Welcome Gorver Beach you can now join AG in having a mayor completely out of touch with the residents and what we are going through.


Mayor “Not So” did not call 2 recesses. Mayor Bright incited the response with her manner and comment and then banged the gavel and said the meeting was over. That was a Brown Act violation. The protests were not threatening or sufficient to warrant clearing the room and doing so requires 2 warnings. However, they did shut off the cameras and most people left. Then, after hasty consultations with the attorney, (because the mayor had just violated the Brown Act) the police chief invited those few left back into the chambers if they would “be quiet.” They got a lecture from the mayor on being respectful.


It would be helpful to provide background on the issue of respect. Council chambers seat 104, as noted above the door. The chamber had just 38 chairs and residents were not allowed into the room. They were left standing in the entry hall and then told they had to go outside because they were blocking the entry. Most were seniors. It was cold and dark and there were no seats. The only way to view the meeting was to watch through a window. The sound system had an echo and they had to listen from the open doors, so hearing was difficult. That’s how the mayor respects her constituents.


What is killing us is this pc culture. The rest of world has us so wrapped around our own axle, that we do not see that someone is stealing our car!!


That Grover Beach mayor is not too Bright!


clever


The Grover reach sewer and water infrastructure is in extreme need of upgrade. Rates have been artificially low for decades. Look at the sewer fees as they are now. There is no way those charges can cover the cost of what is necessary to have a safe and sane sewage service maintained after year. Please learn the facts of the matter before making these protest against paying a fair market value for services


This not about infrastructure, that will be a separate bill. It is about more water at any cost for developers, but not paid for by developers. SLO CIty did the same thing with the Nacimiento Pipeline, here’s your bill for $190 million, and by the way it has nothing to do with development :)

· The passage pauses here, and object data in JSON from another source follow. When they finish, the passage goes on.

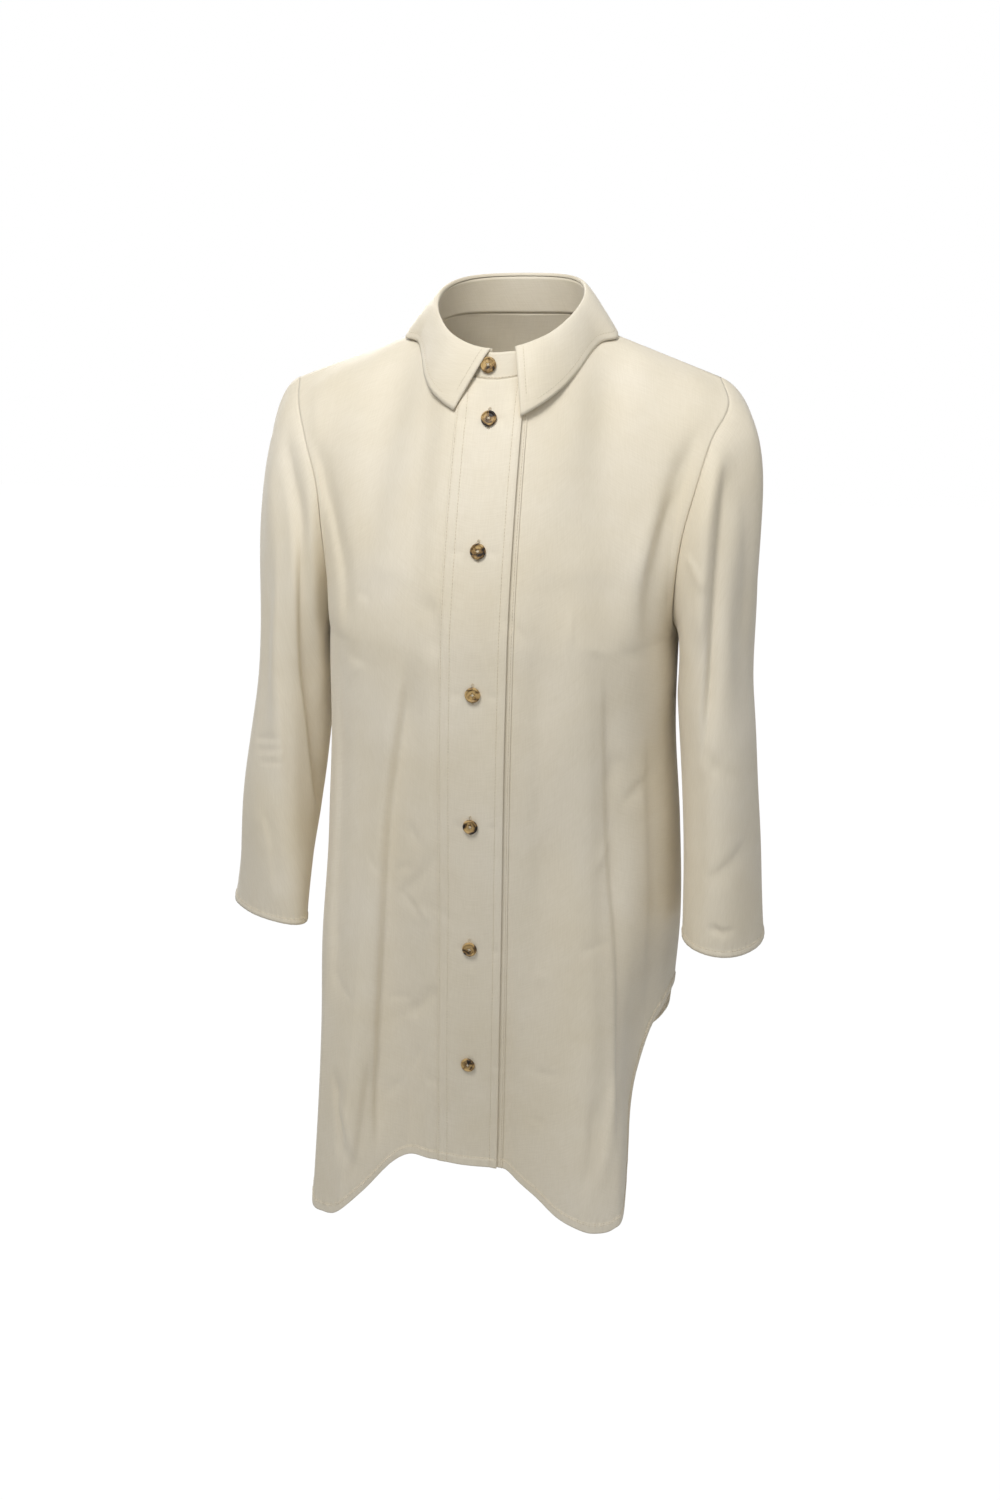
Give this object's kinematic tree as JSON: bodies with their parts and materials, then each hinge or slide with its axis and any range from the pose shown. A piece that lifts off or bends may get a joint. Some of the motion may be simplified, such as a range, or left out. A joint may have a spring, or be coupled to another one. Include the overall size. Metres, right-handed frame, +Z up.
{
  "type": "button-up shirt",
  "caption": "Filled-out, hollow button-up tunic shirt with a turned-down collar, buttoned front placket, three-quarter sleeves and a shirt-tail hem, for clothing a figure",
  "frame": {"origin": "the middle of the neck's base, at the height of the shoulder seams' neck ends, where the wearer's shoulders hold the shirt up", "axes": "+Z up; the front faces -Y; +X is the wearer's left"},
  "size_m": [0.4898, 0.2574, 0.8176],
  "materials": {
    "cream_crepe": "smooth cream crepe with a slight sheen",
    "horn": "mottled brown horn, polished"
  },
  "bodies": {
    "root": {"back": "cream_crepe", "collar_leaf": "cream_crepe", "collar_stand": "cream_crepe", "front_left": "cream_crepe", "front_right": "cream_crepe", "placket_top": "cream_crepe", "placket_under": "cream_crepe", "sleeve_left": "cream_crepe", "sleeve_right": "cream_crepe", "button_1": "horn", "button_2": "horn", "button_3": "horn", "button_4": "horn", "button_5": "horn", "button_6": "horn", "button_collar": "horn"}
  },
  "joints": []
}
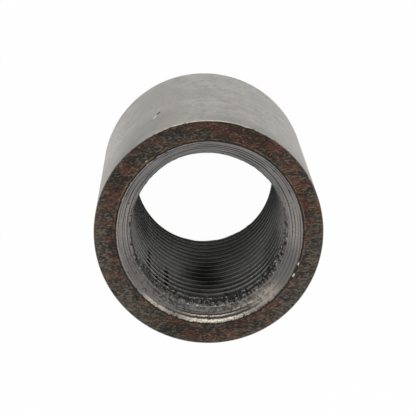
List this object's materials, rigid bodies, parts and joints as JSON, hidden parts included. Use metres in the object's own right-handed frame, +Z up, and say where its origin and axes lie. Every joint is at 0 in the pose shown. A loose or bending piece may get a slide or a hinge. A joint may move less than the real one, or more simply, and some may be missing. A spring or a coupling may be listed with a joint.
{
  "type": "threaded pipe coupling",
  "caption": "Short round steel sleeve, open right through, with a female pipe thread and a countersunk mouth at each end, for joining two threaded pipes.",
  "frame": {"origin": "centre of the lower end face, on the bore axis", "axes": "+Z up along the bore axis, towards the other end; X and Y are free, because the part is round"},
  "size_m": [0.027, 0.027, 0.034],
  "materials": {
    "steel": "bare machined steel with a light film of rust on the sawn end faces"
  },
  "bodies": {
    "root": {"coupling": "steel"}
  },
  "joints": []
}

We once had a 218 protest vote in Santa Margarita only to find out that if we succeeded the needed money would be borrowed from the County General Fund and our community would pay the interest too. We learned that the 218 vote option is a smoke screen to enable government to wear out public participation.


Let the recall begin!


Grover city council, and SLO County as a whole, continue to do their water dances….and yet they continue to issue new building permits in a downward spiral of ever increasing load on the limited resource (water).


100% of increasing water resources should be bore by those newcomers to the system.

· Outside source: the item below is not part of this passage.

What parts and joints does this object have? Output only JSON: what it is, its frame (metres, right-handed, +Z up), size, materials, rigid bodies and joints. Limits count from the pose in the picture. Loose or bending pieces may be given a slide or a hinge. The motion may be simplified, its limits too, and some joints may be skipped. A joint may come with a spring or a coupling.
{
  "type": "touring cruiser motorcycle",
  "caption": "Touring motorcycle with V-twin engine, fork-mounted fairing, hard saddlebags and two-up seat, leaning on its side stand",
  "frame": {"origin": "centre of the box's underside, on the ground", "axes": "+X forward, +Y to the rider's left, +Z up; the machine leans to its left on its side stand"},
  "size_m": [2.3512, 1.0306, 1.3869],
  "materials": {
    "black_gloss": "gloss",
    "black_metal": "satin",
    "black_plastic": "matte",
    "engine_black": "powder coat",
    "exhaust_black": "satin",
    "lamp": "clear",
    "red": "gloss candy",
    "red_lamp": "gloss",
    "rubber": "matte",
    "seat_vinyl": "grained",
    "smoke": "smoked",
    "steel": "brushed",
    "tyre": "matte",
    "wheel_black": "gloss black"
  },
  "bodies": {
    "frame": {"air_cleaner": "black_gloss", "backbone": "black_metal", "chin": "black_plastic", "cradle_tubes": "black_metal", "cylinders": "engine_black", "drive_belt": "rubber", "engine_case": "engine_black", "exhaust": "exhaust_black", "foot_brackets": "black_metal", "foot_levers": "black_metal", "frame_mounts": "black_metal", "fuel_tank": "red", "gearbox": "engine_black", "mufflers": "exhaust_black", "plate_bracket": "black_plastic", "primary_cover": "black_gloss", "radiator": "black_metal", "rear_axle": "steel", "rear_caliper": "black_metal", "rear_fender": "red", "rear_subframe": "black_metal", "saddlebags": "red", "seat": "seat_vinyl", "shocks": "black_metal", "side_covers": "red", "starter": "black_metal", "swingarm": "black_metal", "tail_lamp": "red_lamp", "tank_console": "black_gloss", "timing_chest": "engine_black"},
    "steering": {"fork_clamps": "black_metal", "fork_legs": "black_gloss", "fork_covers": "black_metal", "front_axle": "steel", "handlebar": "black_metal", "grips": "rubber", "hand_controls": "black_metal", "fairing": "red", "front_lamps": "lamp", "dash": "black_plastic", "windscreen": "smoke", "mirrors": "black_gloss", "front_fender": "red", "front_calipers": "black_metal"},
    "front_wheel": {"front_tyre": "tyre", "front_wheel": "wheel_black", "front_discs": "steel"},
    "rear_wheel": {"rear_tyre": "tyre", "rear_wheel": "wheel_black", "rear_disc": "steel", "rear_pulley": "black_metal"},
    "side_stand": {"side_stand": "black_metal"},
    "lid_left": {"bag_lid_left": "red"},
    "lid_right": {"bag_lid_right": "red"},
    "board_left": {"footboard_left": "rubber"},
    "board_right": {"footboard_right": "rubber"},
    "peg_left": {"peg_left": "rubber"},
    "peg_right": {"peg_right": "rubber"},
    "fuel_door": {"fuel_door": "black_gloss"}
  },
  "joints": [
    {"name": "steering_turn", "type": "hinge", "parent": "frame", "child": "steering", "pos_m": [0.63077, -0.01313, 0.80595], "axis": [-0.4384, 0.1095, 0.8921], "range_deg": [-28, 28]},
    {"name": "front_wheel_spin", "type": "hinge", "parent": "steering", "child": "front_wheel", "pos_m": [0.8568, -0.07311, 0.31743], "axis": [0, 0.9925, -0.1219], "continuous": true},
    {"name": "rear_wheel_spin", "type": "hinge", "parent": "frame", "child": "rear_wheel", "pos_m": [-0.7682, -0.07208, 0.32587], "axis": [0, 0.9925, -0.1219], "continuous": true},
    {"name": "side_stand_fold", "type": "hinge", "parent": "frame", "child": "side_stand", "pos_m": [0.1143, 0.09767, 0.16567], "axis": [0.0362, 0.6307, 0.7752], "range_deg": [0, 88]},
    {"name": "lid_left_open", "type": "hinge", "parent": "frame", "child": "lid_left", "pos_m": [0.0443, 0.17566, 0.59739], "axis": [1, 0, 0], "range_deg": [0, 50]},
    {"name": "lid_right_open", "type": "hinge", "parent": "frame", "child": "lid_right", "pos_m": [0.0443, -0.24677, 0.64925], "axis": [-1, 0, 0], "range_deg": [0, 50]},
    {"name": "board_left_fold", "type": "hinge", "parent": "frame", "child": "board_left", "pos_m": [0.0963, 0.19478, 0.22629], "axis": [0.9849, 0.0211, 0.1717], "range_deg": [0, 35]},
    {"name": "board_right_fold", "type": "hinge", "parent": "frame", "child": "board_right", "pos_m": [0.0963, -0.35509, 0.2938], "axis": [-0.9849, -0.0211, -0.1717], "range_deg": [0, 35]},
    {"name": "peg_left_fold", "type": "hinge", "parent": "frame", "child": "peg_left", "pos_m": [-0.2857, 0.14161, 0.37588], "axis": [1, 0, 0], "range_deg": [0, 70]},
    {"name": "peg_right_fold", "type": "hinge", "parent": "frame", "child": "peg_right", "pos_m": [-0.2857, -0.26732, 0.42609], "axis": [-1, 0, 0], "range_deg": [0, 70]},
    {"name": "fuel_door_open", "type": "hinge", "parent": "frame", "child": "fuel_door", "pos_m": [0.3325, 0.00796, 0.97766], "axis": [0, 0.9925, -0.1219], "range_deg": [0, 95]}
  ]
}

Or, just stop with the building permits. We don’t have enough water to support more population, so just STOP!


There is plenty of water, NIMBY. Other countries with similar climates operate in half the water per capita we do.


Bill Stadler and Ken Hamilton did a BS Study that concluded 80% of the cost of the Nacimiento pipeline should be born by existing customers in the interest of “reliability”, a reliability that is immediately negated when you allocate all the water to development. City Hall is not governed by citizens, it is governed by all too frequently corrupt economic interests with influence within City Hall.

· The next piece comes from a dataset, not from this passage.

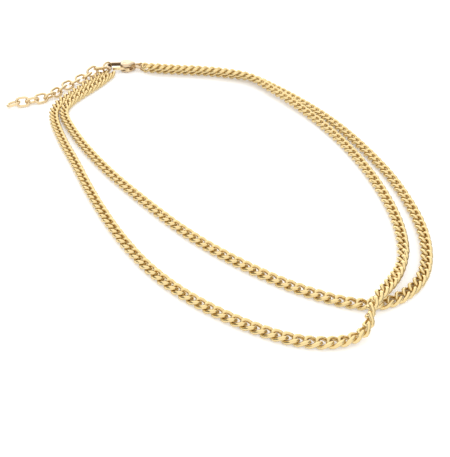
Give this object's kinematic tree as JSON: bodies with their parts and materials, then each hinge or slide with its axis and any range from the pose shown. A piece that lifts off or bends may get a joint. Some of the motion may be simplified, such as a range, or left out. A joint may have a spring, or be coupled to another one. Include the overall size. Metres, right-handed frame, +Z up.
{
  "type": "two-strand chain anklet",
  "caption": "Fine curb-chain anklet of two strands that cross at the front, closed by a lobster clasp, with an extension chain of oval links",
  "frame": {"origin": "on the surface that the anklet lies on, under the middle of its bounding box", "axes": "+Z up from the surface, +Y from the front of the loop, where the strands cross, to the back with the clasp, +X to the right"},
  "size_m": [0.0897, 0.1007, 0.0043],
  "materials": {
    "chain_gold": "polished yellow gold plate",
    "pale_gold": "polished pale gold plate"
  },
  "bodies": {
    "anklet": {"chain_strand_short": "chain_gold", "chain_strand_long": "chain_gold", "clasp_body": "pale_gold", "clasp_pin": "pale_gold", "end_ring": "pale_gold", "clasp_ring": "pale_gold", "extender_link_01": "pale_gold", "extender_link_02": "pale_gold", "extender_link_03": "pale_gold", "extender_link_04": "pale_gold", "extender_link_05": "pale_gold", "extender_link_06": "pale_gold", "extender_link_07": "pale_gold", "extender_link_08": "pale_gold", "extender_link_09": "pale_gold", "extender_link_10": "pale_gold", "extender_link_11": "pale_gold", "extender_link_12": "pale_gold", "extender_link_13": "pale_gold"},
    "lever": {"clasp_lever": "pale_gold"}
  },
  "joints": [
    {"name": "clasp_lever_hinge", "type": "hinge", "parent": "anklet", "child": "lever", "pos_m": [-0.01843, 0.04781, 0.0012], "axis": [0, 0, -1], "range_deg": [0, 25], "stiffness_Nm_per_rad": 0.002, "springref_deg": -11.46}
  ]
}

Hey Grover, welcome to the party.


your friend, morro bay


Morro Bay should exercise eminent domain to take ownership of that power plant. Light up 1 turbine to start making power again….and use that power to run their own desalination plant. Morro Bay could sell excess water around the county and soon be ‘water barons’ of SLO County. Water is the next gold.


Wow that sounds cheap. That may be the single worst idea ever. It would take all the money in the world to get that place running again. MB doesn’t want batteries, imagine what they would do if they found out fossil fuels are actually slowly killing them every single da.